I read War and Peace last year. It took three months for me to get through. It was worth it, genuinely. The book is not a struggle, it's brilliantly written, exciting and perceptive. There's just a lot of it. Anyone who occasionally reads "the classics" will like it, seriously. Donning my amateur critic hat I can't think of a "better" book that I've read (and I've done Ulysses, Middlemarch, Moby Dick, Crime and Punishment and quite a lot of that ilk in my time).
Can't be bothered with a long one? Huckleberry Finn is also brilliant. I think Mark Twain is under-rated.
I once said this in a drunken moment of clarity and I pass it on cheerfully. I've never read anything crap by a Russian.
Is it about a bicycle?
You're not alone about Flann. The Third Policeman is wonderful.
Alfred Bester
"The Stars, My Destination" by Alfred Bester has to be it for me. Brilliantly written. Reads nothing like science fiction. This is Count Of Monte Cristo taken to another level. The storyline is absolutely gripping and entertaining to the end. Bester's other great novel is "The Demolished Man" which is equally as good as "The Stars...", but just misses out b/c Gully Foyle is such a brilliant character. Hard to believe these two books were written in the 50's.
´Reread and reread again
What´s Bred in the Bone - Robertson Davies
Anna Karenina
by Leo Tolstoy. Completely unrepresentative of my usual reading material (SF or non-fiction mainly), and Anna herself is a pain, but totally mesmerising.
My wife would say Middlemarch by George Elliot.
High Fidelity
because it closely mirrored my own thoughts on relationships with the fairer sex and for the obsession with music.
Birdsong by Sebastian Faulks is probably my favourite war novel.
Down and out in Paris and London is another favourite from way back which i think i will look out and read again.
Killshot by Elmore Leonard - best dialogue writer in crime fiction by a country mile.
The Onion Field - Joseph Wambaugh - true life crime and subsequent court case that is written as a novel and draws you in to the complexities of the legal world - great stuff.
Best prose book or poetry book ?
If it is prose, then surely we all bow before "A Confederacy of Dunces" by John Kennedy Toole? Still a treasure, and I'm looking forward to reading it again (don't count any more, 7 or 8 times anyway).
For poetry (is this too divergent ?) I'd go for "Other Men's Flowers" a beautiful collection selected and annotated by Lord Wavell. A rich treasury of language, always worth having to hand for a ten minute dip. (Which becomes half an hour in the blink of an eye)
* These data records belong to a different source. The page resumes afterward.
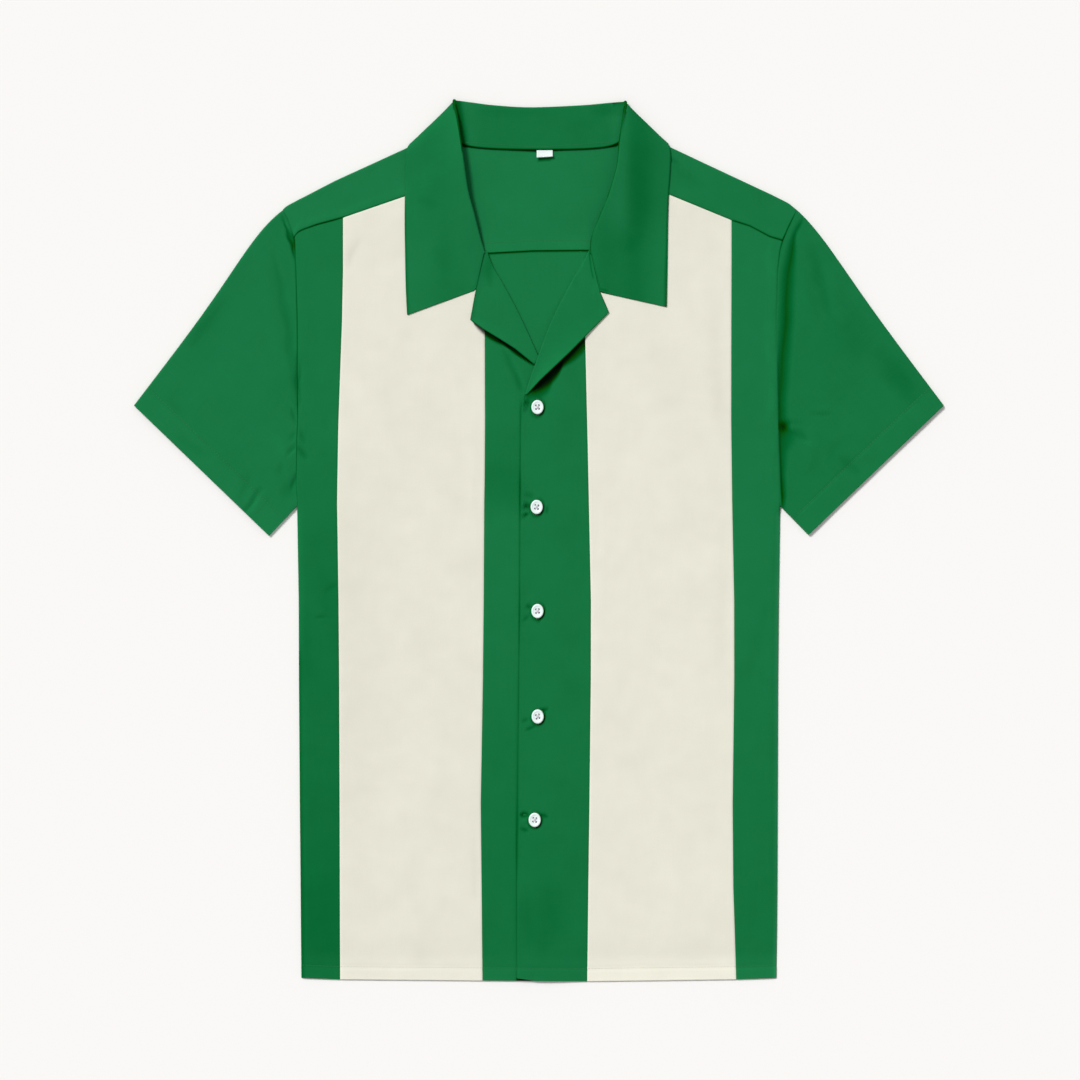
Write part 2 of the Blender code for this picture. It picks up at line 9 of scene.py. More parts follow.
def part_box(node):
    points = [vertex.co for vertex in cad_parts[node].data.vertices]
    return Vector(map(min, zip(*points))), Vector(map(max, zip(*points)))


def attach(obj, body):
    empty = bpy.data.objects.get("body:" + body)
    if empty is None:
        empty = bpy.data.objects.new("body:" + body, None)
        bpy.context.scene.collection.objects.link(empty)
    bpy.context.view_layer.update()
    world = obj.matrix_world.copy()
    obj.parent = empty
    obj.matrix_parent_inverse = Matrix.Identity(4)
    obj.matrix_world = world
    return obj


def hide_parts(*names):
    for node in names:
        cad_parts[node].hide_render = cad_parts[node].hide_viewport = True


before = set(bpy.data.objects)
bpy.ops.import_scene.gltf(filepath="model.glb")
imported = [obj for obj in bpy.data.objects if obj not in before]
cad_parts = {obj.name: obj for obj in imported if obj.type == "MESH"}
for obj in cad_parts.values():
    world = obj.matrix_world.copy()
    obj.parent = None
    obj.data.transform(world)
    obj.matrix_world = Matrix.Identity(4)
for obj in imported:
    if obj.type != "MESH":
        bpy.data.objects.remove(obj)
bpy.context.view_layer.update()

mm = 0.001

cameraView = {
    "lens": 120,
    "sensor": 36,
    "frameWidth": 0.9828,  # of the floor that the view takes in, in metres
    "centre": (0.001, 0.0006),
    "clothHeight": 0.004,
}


def intoScene(name, data):
    thing = bpy.data.objects.new(name, data)
    bpy.context.scene.collection.objects.link(thing)
    return thing


def makeCamera():
    data = bpy.data.cameras.new("camera")
    data.lens, data.sensor_width = cameraView["lens"], cameraView["sensor"]
    data.clip_start, data.clip_end = 0.1, 100
    camera = intoScene("camera", data)
    away = cameraView["frameWidth"] * data.lens / data.sensor_width
    camera.location = (*cameraView["centre"], cameraView["clothHeight"] + away)
    bpy.context.scene.camera = camera


makeCamera()
print("camera placed")

# Long lines of the body, as x at each y: side seams or armholes (side), the two
# seams of each cream panel (outer, inner), the left front's edge, and the right
# front's edge under it.
bodyLines = {
    "y": [-402, -315, -240, -125, -55, 35, 50, 92, 110, 200, 245, 264, 275, 287, 294, 301],
    "sideRight": [
        -216.1, -216.8, -217.5, -218.3, -218.5, -220, -221.2, -220.6, -219.8, -220, -221.2, -222, -222.6,
        -226.6, -229.2, -233,
    ],
    "outerRight": [-181, -181.2, -181.4, -181.8, -182.4, -183.7, -183.5, -182.8, -182.4, -179.2]
    + [-178.3] * 6,
    "innerRight": [-51.4, -52.2, -53, -51, -50.3, -49.8, -49.5, -49.2, -49.1, -49.4] + [-49.5] * 6,
    "edge": [-19.6, -19.6, -19, -17.8, -16.9, -16.5, -16.4, -16.1, -16] + [-14.8] * 7,
    "under": [14] * 16,
    "innerLeft": [44, 45, 46, 47.3, 47.4, 45.5, 45.2, 44.3, 43.9, 41.8] + [42] * 6,
    "outerLeft": [179.7, 176.9, 176.3, 177.8, 177.7, 175.9, 175.7, 175.2, 175, 175.1] + [175.3] * 6,
    "sideLeft": [
        216.1, 216.9, 217.2, 217.6, 218.3, 219.6, 219.2, 218, 217.5, 216.3, 217.2, 219.4, 222.4, 227.8, 231.2,
        234.6,
    ],
}
# Other tables are pairs of lists: places, then the value at each. These lines run
# across the body, as y at each x.
hemLine = (
    [-216, -181, -51.5, 44, 179.5, 216],
    [-398, -399.3, -400.4, -401, -399.3, -398],
)
topRight = (  # yoke seam, neckline, then the lapel's roll line
    [
        -223.4, -222.2, -220.4, -217.6, -213, -201, -189.4, -178.3, -122.3, -86, -66, -49.5, -37.2, -17.2,
        0, 15,
    ],
    [273.6, 277, 279.6, 281.8, 283.8, 288, 291, 294.1, 313.4, 327, 290, 261, 240.9, 204.5, 168, 150],
)
topLeft = (
    [-16.5, -12.6, -0.8, 11.9, 26.5, 44, 63, 88, 117.5, 175.3, 192.1, 210.3, 222.6],
    [118, 132.6, 167.2, 200.8, 230, 261.5, 290, 328, 315.5, 291.8, 286.4, 276.7, 273],
)
shoulderLine = (  # shoulder folds, with the back neckline between them
    [-233, -229.5, -184.9, -118, -86, -70, 0, 70, 88, 119, 212.1, 227.6, 236.6],
    [301.2, 304.6, 327.7, 358.2, 373, 360, 355.4, 360.2, 372, 358.2, 314.6, 306.8, 299.2],
)
fallLine = (  # outer edge of the collar's fall, under the back yoke
    [-114, -93, -50, 0, 48, 94, 115],
    [359.6, 344, 329, 323.5, 328.5, 344, 359.6],
)

layers = {  # heights of each layer's middle above the floor, and what several pieces share
    "wall": 0.6,
    "edgeRound": 0.9,  # of the cloth's edges, where 1 would be as far out as half the wall
    "mergeGap": 0.004,  # points of neighbouring patches this close are one
    "back": 0.33,
    "front": 3.4,
    "sideEdge": 1,
    "hemEdge": 1.5,
    "overlap": 4.9,
    "openNeck": 1.35,
    "neckFade": 28,  # from the roll lines out to the fronts' full height
    "yokeNeck": 1.75,
    "sideCurl": 7,
    "hemRest": 45,
    "hollowShade": 0.16,
    "creaseWander": 3,
    "blotch": 0.022,  # soft unevenness of the cloth's tone
    "armpitY": 32,
    "backYokeY": 264,
    "neckX": (-86, 88),
    "rolls": [(-49.5, 261, -0.883, -0.47), (44, 261.5, 0.9155, -0.402)],  # a point, and the way out from it
}


def ease(share):
    share = np.clip(share, 0.0, 1.0)
    return share * share * (3 - 2 * share)


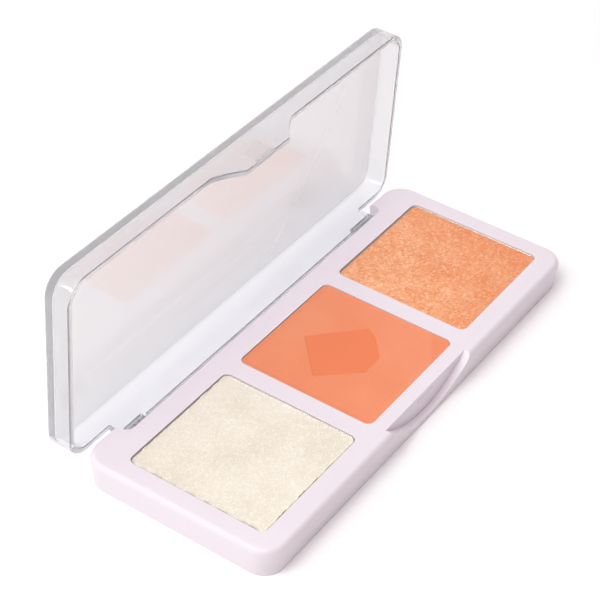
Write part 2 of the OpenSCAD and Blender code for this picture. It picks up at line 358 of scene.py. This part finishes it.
tray = mergedCopy("tray", "tray_shell", traySpec)
soften = tray.modifiers.new("moulded edges", "BEVEL")
soften.width = traySpec["edgeRound"] * mm
soften.segments = traySpec["roundSteps"]
soften.limit_method = "ANGLE"
soften.angle_limit = math.radians(traySpec["crease"])
soften.harden_normals = True
dress(tray, mouldedAbs("satin moulded ABS", traySpec["satin"], traySpec["grain"]))
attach(tray, "base")
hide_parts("tray")
print("palette: tray ready")


# The plate that closes the underside. Lead and land are flat steps in from its rounded edge.
coverSpec = {"corner": 4.3, "edgeRound": 0.25, "bendSteps": 4, "lead": 0.05, "land": 0.5,
             "satin": ("#E2D6E1", "#E6DBE5"), "grain": 0.5}


def buildCover(spec):
    # a flat plate with rounded edges: its profile goes from the middle of the top, round the edge,
    # to the middle of the bottom
    low, high = boxOf("bottom_cover")
    halfX, halfY = high[0], high[1]
    base, normal = roundedLoop(halfX, halfY, spec["corner"])
    bend, steps = spec["edgeRound"], spec["bendSteps"]
    lead, land = bend + spec["lead"], bend + spec["land"]
    profile = np.concatenate([
        [[land, high[2]], [lead, high[2]]],
        arc((bend, high[2] - bend), bend, 90, 0, steps),
        arc((bend, low[2] + bend), bend, 0, -90, steps),
        [[lead, low[2]], [land, low[2]]]])
    points, faces = sweepLoop(base, normal, spec["corner"], profile[:, 0], profile[:, 1])
    return buildPiece("cover_plate", points, faces)


cover = buildCover(coverSpec)
dress(cover, mouldedAbs("sparked ABS of the cover", coverSpec["satin"], coverSpec["grain"]))
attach(cover, "base")
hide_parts("bottom_cover")


# The three pans share one drawn shape.
panSpec = {"sheet": 0.25, "corner": 1.6, "footRound": 0.6, "lead": 0.05,
           "cornerSteps": 8, "footSteps": 5, "rimSteps": 8}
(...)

'A Confederacy Of Dunces'...
makes me weep with laughter every time I read it. It is a truly hilarious book.
Three Men On The Bummel
Jerome K Jerome's (far superior) sequel to Three Men In A Boat: it features the same characters, only this time they're cycling round Germany. There are half a dozen comic set pieces that have never failed to reduce me to helpless tears of laughter whenever I've read them over the past 30 years. (Blimey, is it really that long?)
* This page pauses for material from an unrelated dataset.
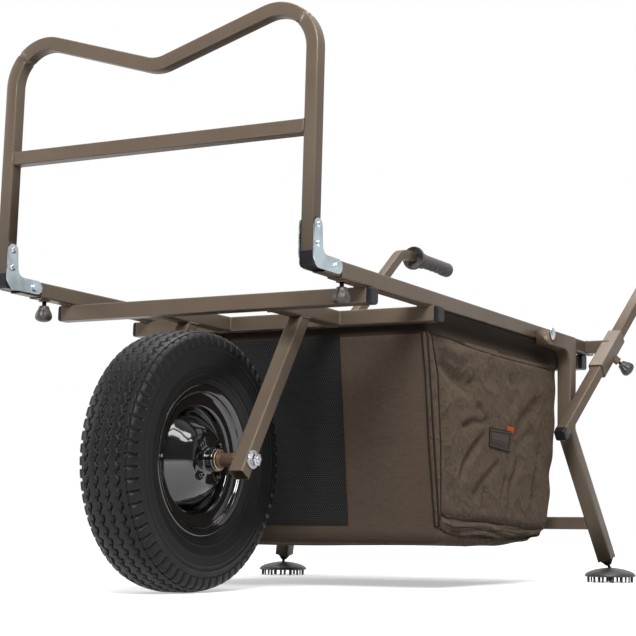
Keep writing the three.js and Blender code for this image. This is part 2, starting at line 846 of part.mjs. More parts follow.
const legEnd = onLeg(legEndHeight);

function legInner(sign) {
  const end = mirrored(legEnd, sign);
  const start = mirrored(legEnd.clone().addScaledVector(legLine, -legInnerLength), sign);
  return swept(tubeShape(legInnerTube), bentPath([start, end]));
}

// The leg's plug tapers to a ball that the foot turns on
function legPlug(sign) {
  const half = legInnerTube / 2;
  const shift = -legLine.z * (legEndHeight - ballHeight) / legLine.z ** 2;
  const head = [
    [0, 0], [half, 0], [half, capChamfer], [plugTipRadius, shift / 2], [neckRadius, shift / 2],
  ];
  const steps = 5;
  const neckAngle = Math.asin(neckRadius / ballRadius);
  for (let step = 0; step <= steps; step += 1) {
    const angle = neckAngle + (Math.PI - neckAngle) * step / steps;
    head.push([ballRadius * Math.sin(angle), shift - ballRadius * Math.cos(angle)]);
  }
  head[head.length - 1][0] = 0;
  const down = point(legLine.x * sign, legLine.y, legLine.z);
  const base = mirrored(legEnd.clone().addScaledVector(legLine, gap), sign);
  const stem = legInnerTube - 2 * tubeWall - 2 * gap;
  const inner = solidBar(stem, stem, base.clone().addScaledVector(down, -plugDepth),
    base.clone().addScaledVector(down, capChamfer));
  return geometryOf(joined(turned(head, 12, base, down), inner));
}

// The foot is a shallow dome on a ring of pins, with a socket for the ball
function foot(sign) {
  const centre = point(sign * footTop.x, footTop.y, 0);
  const neck = plugTipRadius + weldedBossWall;
  const edge = footPinHeight + footRimThickness;
  const rise = footDomeHeight - edge;
  const profile = [[0, footPinHeight], [footRadius, footPinHeight], [footRadius, edge]];
  const steps = 5;
  for (let step = 1; step <= steps; step += 1) {
    const share = step / steps;
    const radius = footRadius + (neck - footRadius) * share;
    profile.push([radius, edge + rise * Math.sin(share * Math.PI / 2)]);
  }
  profile.push([0, footDomeHeight]);
  const dome = turned(profile, 20, centre, point(0, 0, 1));
  const pins = [];
  for (const ring of footPinRings) {
    for (let i = 0; i < ring.count; i += 1) {
      const angle = 2 * Math.PI * (i + 1 / 2) / ring.count;
      const x = centre.x + ring.radius * Math.cos(angle);
      const y = centre.y + ring.radius * Math.sin(angle);
      const pinTop = footPinHeight + footRimThickness / 2;
      pins.push(rod(footPinRadius, point(x, y, 0), point(x, y, pinTop), 4));
    }
  }
  const socket = new THREE.SphereGeometry(ballRadius + gap * 3, 12, 8)
    .rotateX(Math.PI / 2)
    .translate(centre.x, centre.y, ballHeight);
  return geometryOf(cut(joined(dome, ...pins), socket));
}

for (const { name, sign } of sides) {
  addPiece(`spacer_${name}`, spacer(sign), 'bronze');
  addPiece(`strut_${name}`, strut(sign * forkX), 'bronze');
  addPiece(`fork_tube_${name}`, forkTube(sign * forkX), 'bronze');
  addPiece(`rail_${name}`, rail(sign), 'bronze');
  const railEnd = point(sign * railX, railRear, slideCentre);
  addPiece(`rail_plug_${name}`, tubePlug(railTube, capLength, railEnd, point(0, 1, 0)), 'plastic');
  const screwTip = (railTube - slideTube) / 2 - gap + knobBossHeight;
  const knobBase = point(sign * railX, railKnobY, railBase - knobBossHeight);
  addPiece(`rail_knob_${name}`,
    knob(knobHeadRadius, railKnobReach, screwTip, knobBase, point(0, 0, -1)), 'knob');
  addPiece(`handle_${name}`, handleTubeGeometry(sign), 'bronze');
  const lower = mirrored(onHandle(handleLowerY), sign);
  const down = point(-handleDirection.x * sign, -handleDirection.y, -handleDirection.z);
  addPiece(`handle_cap_${name}`, tubePlug(handleTube, handleCapLength, lower, down), 'plastic');
  addPiece(`handle_grip_${name}`, handleGrip(sign), 'grip');
  addPiece(`handle_sleeve_${name}`, handleSleeve(sign), 'bronze');
  const knobRoot = mirrored(onHandle(stubY - handleKnobInset), sign);
  const knobOut = handleKnobDirection(sign);
  addPiece(`slide_tube_${name}`, slide(sign), 'bronze');
  addPiece(`bracket_outer_${name}`, outerPlate(sign), 'zinc');
  addPiece(`bracket_inner_${name}`, innerPlate(sign), 'zinc');
  addPiece(`post_plug_${name}`, postPlug(sign), 'plastic');
  addPiece(`leg_${name}`, leg(sign), 'bronze');
  addPiece(`leg_pivot_bolt_${name}`, legPivotBolt(sign), 'steel');
  addPiece(`leg_inner_${name}`, legInner(sign), 'bronze');
  addPiece(`leg_plug_${name}`, legPlug(sign), 'plastic');
  addPiece(`foot_${name}`, foot(sign), 'foot');
  const bossFace = knobRoot.clone().addScaledVector(knobOut, handleKnobBossReach);
  const tubeCorner = handleTube / 2 * (Math.cos(handleKnobTurn) + Math.sin(handleKnobTurn));
  const knobTip = handleKnobBossReach - tubeCorner - gap;
  addPiece(`handle_knob_${name}`,
    knob(handleKnobBall, handleKnobReach - handleKnobBossReach, knobTip, bossFace, knobOut), 'knob');
}

addPiece('rack_hoop', rackHoop(), 'bronze');
addPiece('rack_bar', rackBar(), 'bronze');
addPiece('leg_bar', legBar(), 'bronze');

// Bag: its side outline, extruded across, then drawn in from the base to the shoulder and the top
function bag() {
  const top = railBase - gap;
  const shoulder = railBase - bagShoulderDrop;
  const halfBase = railX + bagBaseOverhang;
  const side = new THREE.Shape();
  side.moveTo(bagFrontBase, bagFrontBaseHeight);
  side.quadraticCurveTo((bagFrontBase + bagRearLow) / 2, bagBase - (bagFrontBaseHeight - bagBase),
    bagRearLow, bagRearLowHeight);
  side.quadraticCurveTo(bagRear, bagRearLowHeight, bagRear, bagRearHeight);
  side.lineTo(bagRearTop, shoulder);
  side.lineTo(bagRearTop - bagEdge, top);
  side.lineTo(middleCrossbarY + crossbarTube / 2 + bagEdge, top);
  side.lineTo(middleCrossbarY + crossbarTube / 2 + bagEdge, shoulder + bagEdge);
  side.lineTo(bagFrontTop, shoulder);
  const geometry = new THREE.ExtrudeGeometry(side, {
    depth: 2 * (halfBase - bagEdge),
    curveSegments: 6,
    bevelThickness: bagEdge,
    bevelSize: bagEdge,
    bevelOffset: -bagEdge,
    bevelSegments: 2,
  }).translate(0, 0, bagEdge - halfBase).rotateX(Math.PI / 2).rotateZ(Math.PI / 2);
  const places = geometry.attributes.position;
  for (let i = 0; i < places.count; i += 1) {
    const height = places.getZ(i);
    const low = THREE.MathUtils.clamp((height - bagBase) / (shoulder - bagBase), 0, 1);
    const high = THREE.MathUtils.clamp((height - shoulder) / (top - shoulder), 0, 1);
    const half = halfBase - low * (bagBaseOverhang - bagShoulderOverhang)
      - high * (bagShoulderOverhang + bagTopInset);
    places.setX(i, places.getX(i) * half / halfBase);
  }
  geometry.computeVertexNormals();
  return geometry;
}

addPiece('bag', bag(), 'cloth');

// The origin lies on the ground under the middle of the trolley's length
const whole = new THREE.Box3().setFromObject(trolley);
trolley.position.y = -(whole.min.y + whole.max.y) / 2;

export default trolley;
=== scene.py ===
import json
import math

import bpy
import numpy as np
from mathutils import Matrix, Vector


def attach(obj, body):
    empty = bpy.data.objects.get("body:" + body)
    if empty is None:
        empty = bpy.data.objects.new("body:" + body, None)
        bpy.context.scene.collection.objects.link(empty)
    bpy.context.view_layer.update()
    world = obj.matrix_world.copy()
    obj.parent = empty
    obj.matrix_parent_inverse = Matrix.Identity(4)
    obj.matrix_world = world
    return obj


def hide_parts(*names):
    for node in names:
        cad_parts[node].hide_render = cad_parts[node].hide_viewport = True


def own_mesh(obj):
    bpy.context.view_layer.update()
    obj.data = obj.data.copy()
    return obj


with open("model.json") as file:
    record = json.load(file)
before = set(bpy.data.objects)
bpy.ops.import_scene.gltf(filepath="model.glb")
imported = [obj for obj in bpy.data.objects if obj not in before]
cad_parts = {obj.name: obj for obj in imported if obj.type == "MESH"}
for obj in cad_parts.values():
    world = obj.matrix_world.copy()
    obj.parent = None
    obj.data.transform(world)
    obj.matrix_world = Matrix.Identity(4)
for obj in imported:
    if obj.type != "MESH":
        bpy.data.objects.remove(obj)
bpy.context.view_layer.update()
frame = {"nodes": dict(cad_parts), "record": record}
nodes = frame["nodes"]

# Sizes are in millimetres with the wheel's axle at y = 0. SHIFT carries them to the frame's middle.
SHIFT = -720.5
SIDES = (("near", 1), ("far", -1))
# How far the rails' and the struts' middles stand out from the trolley's middle
RAIL_X = 277.3
STRUT_X = 108.5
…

I've read many 'serious' novels that I value very highly, but no other book has given me so much sheer pleasure.
The Rotters Club....
..especially the section wherein Ben's prog "masterpiece" is sabotaged by Birminghams first punk.
Loved that myself.
Fantastic book. Also loved High Fidelity, Black Swan Green (David Mitchell) and Awaydays, the Kevin Sampson book.
The rites of passage books always sit well with me for some reason. People writing eloquently about music, football, trainers and snogging/shagging always get my vote.
God, I feel really low brow now.
Ooh ...I´ve just thought of another one
The Plot Against America by Phillip Roth
Tinker, Tailor, Soldier , Spy - John Le Carre
and the best one this year
Austerlitz - WG Sebald
Damn
I started reading the top of this thread and thought "I'm going to say 'Puckoon' by Spike Milligan and then, damn it, you did.
In which case I'll say "Moab is my washpot" by Stephen Fry. The funniest yet still most moving autobiography I have ever read.